Reproduce, exactly and in full, only the lines below from the one containing "Write the FreeCAD" through the one containing "butt, in millimetres.".

**Material**
▼▼▼

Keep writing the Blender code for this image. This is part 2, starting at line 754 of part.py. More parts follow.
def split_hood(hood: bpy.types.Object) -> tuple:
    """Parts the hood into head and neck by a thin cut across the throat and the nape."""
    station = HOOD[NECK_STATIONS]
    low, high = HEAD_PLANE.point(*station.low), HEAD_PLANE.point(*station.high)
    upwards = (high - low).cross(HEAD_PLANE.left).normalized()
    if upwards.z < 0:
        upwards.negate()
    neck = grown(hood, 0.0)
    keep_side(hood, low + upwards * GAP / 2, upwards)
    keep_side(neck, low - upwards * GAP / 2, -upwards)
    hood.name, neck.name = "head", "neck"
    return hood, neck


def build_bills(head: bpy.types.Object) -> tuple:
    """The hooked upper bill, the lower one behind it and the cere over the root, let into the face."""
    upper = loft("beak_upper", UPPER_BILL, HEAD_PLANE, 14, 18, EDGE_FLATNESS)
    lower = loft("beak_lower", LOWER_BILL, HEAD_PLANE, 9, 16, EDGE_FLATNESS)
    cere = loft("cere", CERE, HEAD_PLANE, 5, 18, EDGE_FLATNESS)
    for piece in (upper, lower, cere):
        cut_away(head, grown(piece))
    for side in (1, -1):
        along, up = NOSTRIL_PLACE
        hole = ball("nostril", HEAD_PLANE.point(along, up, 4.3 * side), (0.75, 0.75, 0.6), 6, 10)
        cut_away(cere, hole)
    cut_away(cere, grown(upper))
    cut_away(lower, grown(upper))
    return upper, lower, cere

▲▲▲
▼▼▼

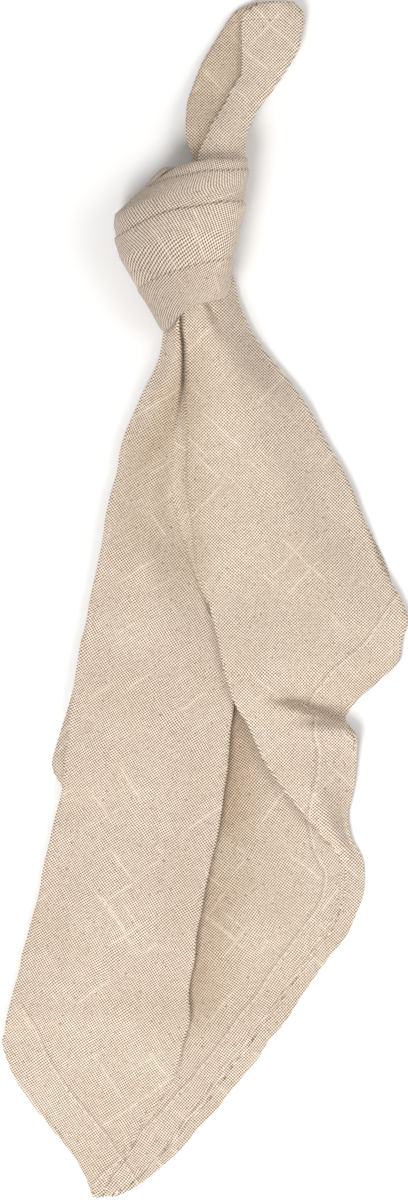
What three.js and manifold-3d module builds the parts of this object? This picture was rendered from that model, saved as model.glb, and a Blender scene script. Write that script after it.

▲▲▲
▼▼▼

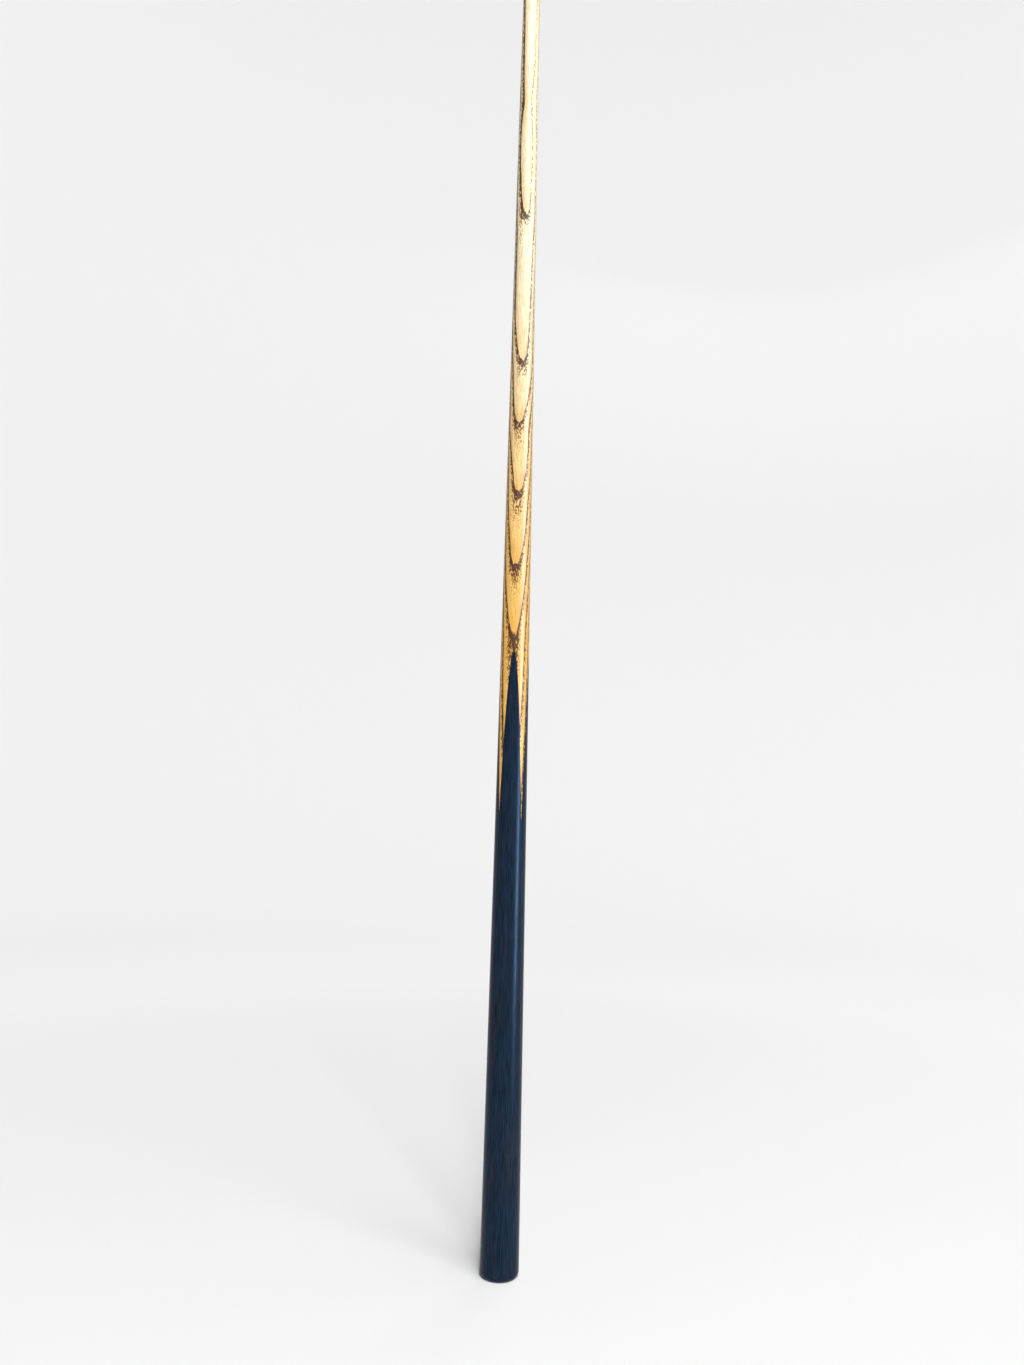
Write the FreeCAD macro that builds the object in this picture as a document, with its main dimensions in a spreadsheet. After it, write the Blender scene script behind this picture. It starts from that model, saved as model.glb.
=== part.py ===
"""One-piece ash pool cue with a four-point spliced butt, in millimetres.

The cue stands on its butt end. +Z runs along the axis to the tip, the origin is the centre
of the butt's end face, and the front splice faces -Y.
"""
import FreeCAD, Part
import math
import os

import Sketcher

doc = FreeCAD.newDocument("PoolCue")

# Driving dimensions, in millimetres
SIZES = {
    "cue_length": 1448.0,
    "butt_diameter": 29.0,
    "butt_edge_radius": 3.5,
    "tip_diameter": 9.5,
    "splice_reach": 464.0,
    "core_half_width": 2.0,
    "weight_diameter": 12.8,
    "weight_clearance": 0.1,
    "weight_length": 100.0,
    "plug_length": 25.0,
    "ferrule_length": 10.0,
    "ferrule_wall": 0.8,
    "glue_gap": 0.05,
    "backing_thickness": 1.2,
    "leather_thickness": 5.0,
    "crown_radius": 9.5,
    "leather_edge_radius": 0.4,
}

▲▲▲

**Full response**
Write the FreeCAD macro that builds the object in this picture as a document, with its main dimensions in a spreadsheet. After it, write the Blender scene script behind this picture. It starts from that model, saved as model.glb.
=== part.py ===
"""One-piece ash pool cue with a four-point spliced butt, in millimetres.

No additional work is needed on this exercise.